Stephen Krashen and Susan Ohanian
Council Chronicle 2
Posted on the NCTE connected community; OK to share
"The way you end cycles of poverty is through educational opportunity …" (Arne Duncan, in "A conversation with US Secretary of Education Arne Duncan," in the NCTE Council Chronicle, 2011).
The US Department of Education says that with better teaching, we will have more learning (higher test scores, according to the feds), and this will lead to major improvements in the economy. This is a core concept that drives US Department of Education policy. It also suggests that our economic problems are because of low-quality education.
The US DOE philosophy is identical to Bill Gates' view: "There's a lot of uncertainty today about our nation's economy, but there is no uncertainty that a high-quality education is key to economic prosperity for all of our people--and for us as a nation" (Gates, 2011).
But there is good evidence supporting the view that the relationship is the other way around, evidence that agrees with Martin Luther King's position: "We are likely to find that the problems of housing and education, instead of preceding the elimination of poverty, will themselves be affected if poverty is first abolished.” (Martin Luther King, 1967, Final Words of Advice).
Research tells us that there is no correlation between improved test scores and subsequent economic progress (Baker, 2007), that high unemployment in an area results in decreased school performance of children, even those whose parents are still employed (Ananat et. al., 2011), and it also tells us what we already should know: High poverty means poor diets, inadequate health care, and little access to books: All of these conditions are related to school performance (Berliner, 2009; Krashen, 2004).
We are all committed to improving teaching, but the best teaching in the world will have little impact when there is high poverty, when children are under-nourished, in poor health, and have little or nothing to read.
The consequences of the US Department of Education philosophy are serious: They define school success in terms of test scores. Among other negative consequences, money is being invested in new tests instead of invested in protecting children from the effects of poverty.
Neither Secretary Duncan nor any of the NCTE participants in the conversation appear to be aware of even the possibility of the alternative, of the view that reduction of poverty, or at least protecting children from the effects of poverty, will improve educational outcomes.
References:
Ananat, E., Gassman-Pines, A., Francis, D., & Gibson-Davis, C. 2011. Children left behind: The effects of statewide job less on student acbievement. NBER Working Paper No. 17104, JEL No.12,16. http://www.nber.org/papers/w17104
Baker, K. 2007. Are international tests worth anything? Phi Delta Kappan, 89(2), 101-104.

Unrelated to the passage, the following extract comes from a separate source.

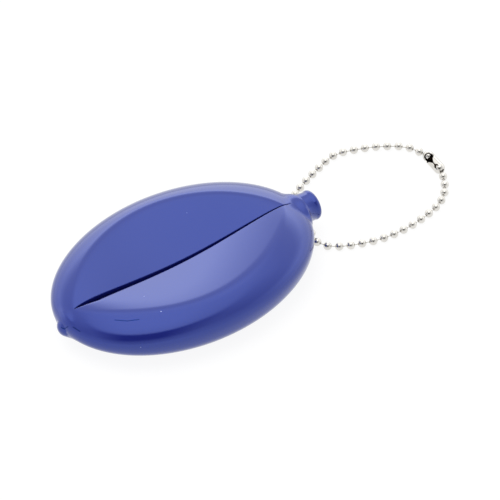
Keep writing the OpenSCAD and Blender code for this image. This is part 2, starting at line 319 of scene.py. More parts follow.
@dataclass(frozen=True)
class Vinyl:
    """Glossy soft vinyl: an even deep colour, a slow mould ripple, pale specks and a few dark scratches."""

    name: str = "vinyl"
    slot: str = "vinyl"
    deep: Colour = (0.012, 0.017, 0.185)
    bright: Colour = (0.016, 0.022, 0.220)
    gleam: Colour = (0.03, 0.12, 0.60)
    mark: Colour = (0.004, 0.006, 0.060)
    speck: Colour = (0.45, 0.50, 0.80)
    roughness: float = 0.10
    haze: float = 0.08
    ripple_depth: float = 0.00010
    refraction: float = 1.95
    skin_refraction: float = 1.5
    skin_roughness: float = 0.06
    skin: float = 0.92
    marks: tuple[tuple[Place, Place, float], ...] = (
        ((-40.48, -0.78, 9.10), (-40.07, -1.64, 9.02), 0.16),
        ((-40.07, -1.64, 9.02), (-39.44, -2.52, 10.37), 0.14),
        ((-38.69, -3.88, 10.90), (-37.99, -6.29, 10.80), 0.15),
        ((-29.49, -10.75, 14.07), (-27.12, -13.04, 14.23), 0.13),
        ((-27.12, -13.04, 14.23), (-24.30, -14.66, 14.53), 0.13),
    )

    def build(
        self, specks: bpy.types.NodeTree, ripple: bpy.types.NodeTree, stroke: bpy.types.NodeTree
    ) -> bpy.types.Material:
        """Makes the material.

        Args:
            specks: The group of specks.
            ripple: The group of ripples.
            stroke: The group of short strokes.

        Returns:
            The material.
        """
        material, nodes, shader = shader_material(self.name)
        mask = nodes.add("ShaderNodeGroup", {"Cells": 330.0, "Size": 0.075, "Share": 0.10}, node_tree=specks)
        waves = nodes.add("ShaderNodeGroup", {"Ripples": 45.0, "Grain": 1400.0}, node_tree=ripple)
        tint = mix_colour(nodes, waves.outputs["Height"], self.deep, self.bright)
        colour = mix_colour(nodes, mask.outputs["Mask"], tint, self.speck)
        plain: object = 1.0
        for start, finish, width in self.marks:
            ends = [tuple(c * MM for c in place) for place in (start, finish)]
            sizes = {"Start": ends[0], "Finish": ends[1], "Width": width * MM}
            line = nodes.add("ShaderNodeGroup", sizes, node_tree=stroke)
            plain = nodes.math("MULTIPLY", nodes.math("SUBTRACT", 1.0, line.outputs[0]), plain)
        colour = mix_colour(nodes, nodes.math("SUBTRACT", 1.0, plain), colour, self.mark)
        nodes.tree.links.new(colour, shader.inputs["Base Color"])
        nodes.tree.links.new(nodes.math("MULTIPLY", plain, self.skin), shader.inputs["Coat Weight"])
        shader.inputs["Coat IOR"].default_value = self.skin_refraction
        shader.inputs["Coat Roughness"].default_value = self.skin_roughness
        shader.inputs["IOR"].default_value = self.refraction
        shader.inputs["Specular IOR Level"].default_value = 1.0
        shader.inputs["Specular Tint"].default_value = (*self.gleam, 1.0)
        roughen(nodes, shader, waves, (self.roughness, self.haze), (0.5, self.ripple_depth))
        return material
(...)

Berliner, D. (2009). Poverty and Potential: Out-of-School Factors and School Success. Boulder and Tempe: Education and the Public Interest Center & Education Policy Research Unit. Retrieved [date] from http://epicpolicy.org/publication/poverty-and-potential
Duncan, A. 2011. A conversation with US Secretary of Education Arne Duncan: Learning from one another. The Council Chronicle 21, 1: 22-24.
Gates, B. 2011. The US economy and public education. http://www.impatientoptimists.org/Posts/2011/09/The-US-Economy-and-Public-Education
Krashen, S. (2004). The power of reading. Portsmouth: Heinemann and Westport: Libraries Unlimited.